AUTHOR=Xu Mengyang , Guo Lidong , Qi Yanwei , Shi Chengcheng , Liu Xiaochuan , Chen Jianwei , Han Jinglin , Deng Li , Liu Xin , Fan Guangyi TITLE=Symbiont-screener: A reference-free tool to separate host sequences from symbionts for error-prone long reads JOURNAL=Frontiers in Marine Science VOLUME=10 YEAR=2023 URL=https://www.frontiersin.org/journals/marine-science/articles/10.3389/fmars.2023.1087447 DOI=10.3389/fmars.2023.1087447 ISSN=2296-7745 ABSTRACT=

Metagenomic sequencing facilitates large-scale constitutional analysis and functional characterization of complex microbial communities without cultivation. Recent advances in long-read sequencing techniques utilize long-range information to simplify repeat-aware metagenomic assembly puzzles and complex genome binning tasks. However, it remains methodologically challenging to remove host-derived DNA sequences from the microbial community at the read resolution due to high sequencing error rates and the absence of reference genomes. We here present Symbiont-Screener (https://github.com/BGI-Qingdao/Symbiont-Screener), a reference-free approach to identifying high-confidence host’s long reads from symbionts and contaminants and overcoming the low sequencing accuracy according to a trio-based screening model. The remaining host’s sequences are then automatically grouped by unsupervised clustering.
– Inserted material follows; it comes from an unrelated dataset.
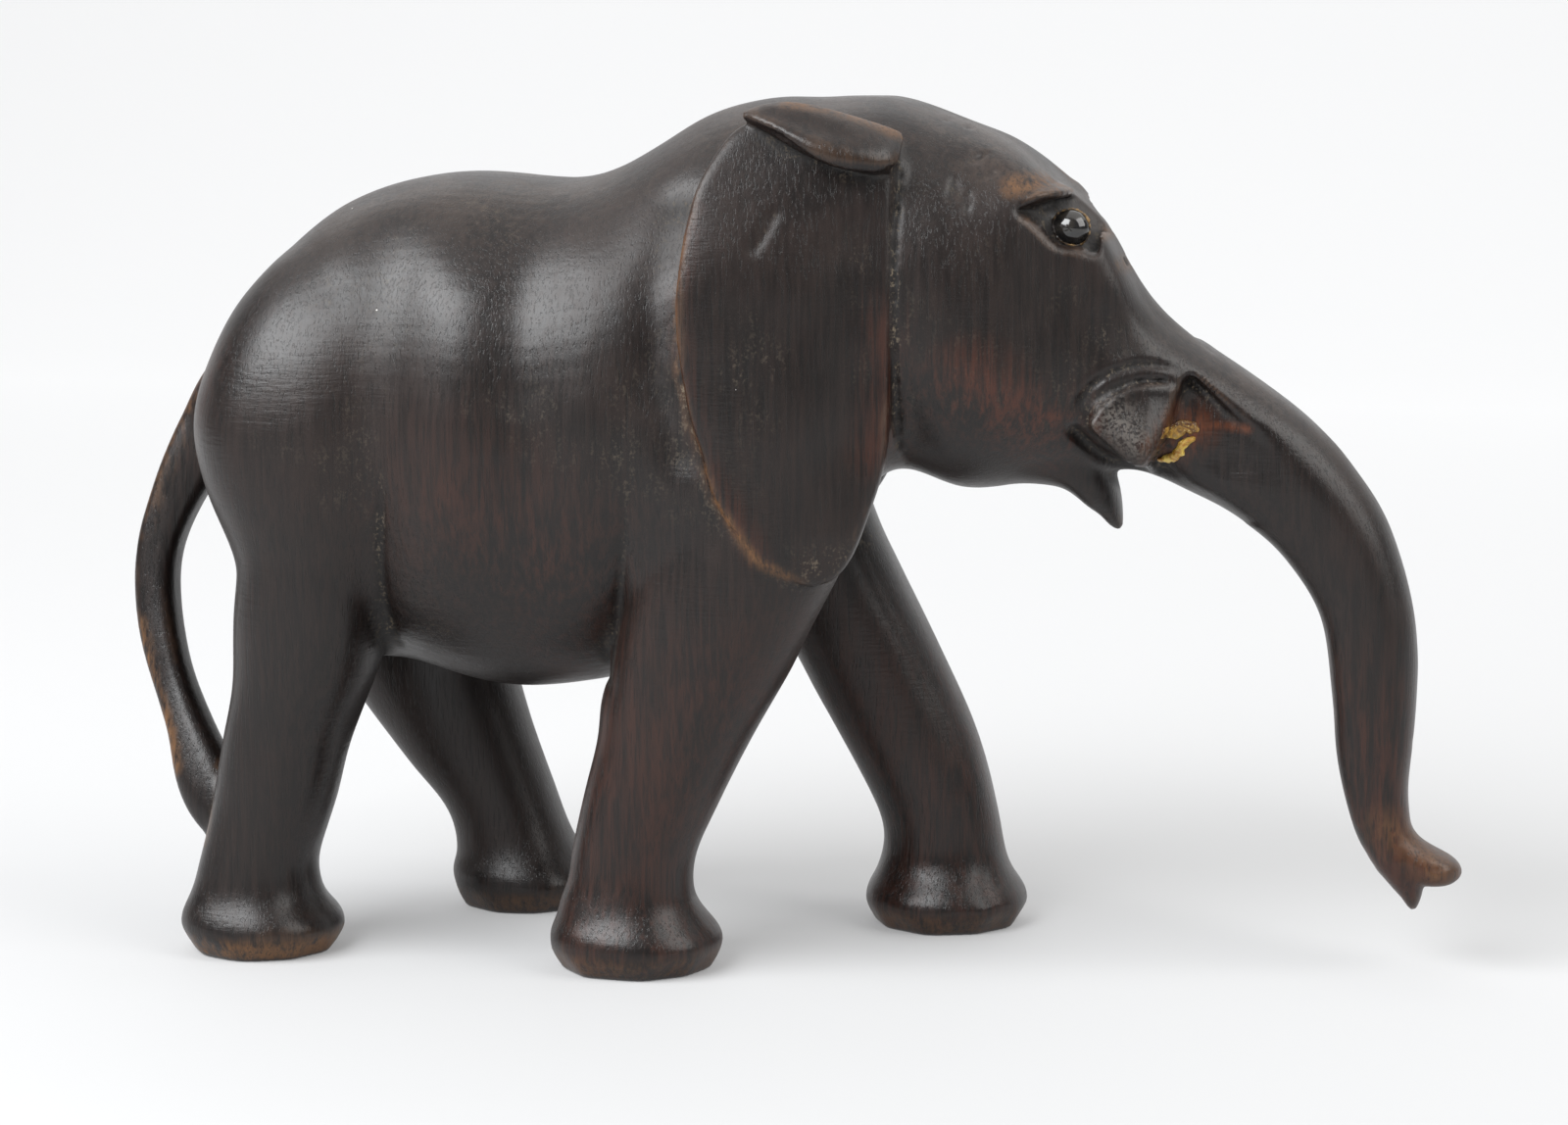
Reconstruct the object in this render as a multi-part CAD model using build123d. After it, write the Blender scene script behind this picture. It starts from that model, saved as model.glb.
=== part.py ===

When applied to both simulated and real long-read datasets, it maintains higher precision and recall rates of identifying the host’s raw reads compared to other tools and hence promises the high-quality reconstruction of the host genome and associated metagenomes. Furthermore, we leveraged both PacBio HiFi and nanopore long reads to separate the host’s sequences on a real host-microbe system, an algal-bacterial sample, and retrieved an obvious improvement of host assembly in terms of assembly contiguity, completeness, and purity. More importantly, the residual symbiotic microbiomes illustrate improved genomic profiling and assemblies after the screening, which elucidates a solid basis of data for downstream bioinformatic analyses, thus providing a novel perspective on symbiotic research.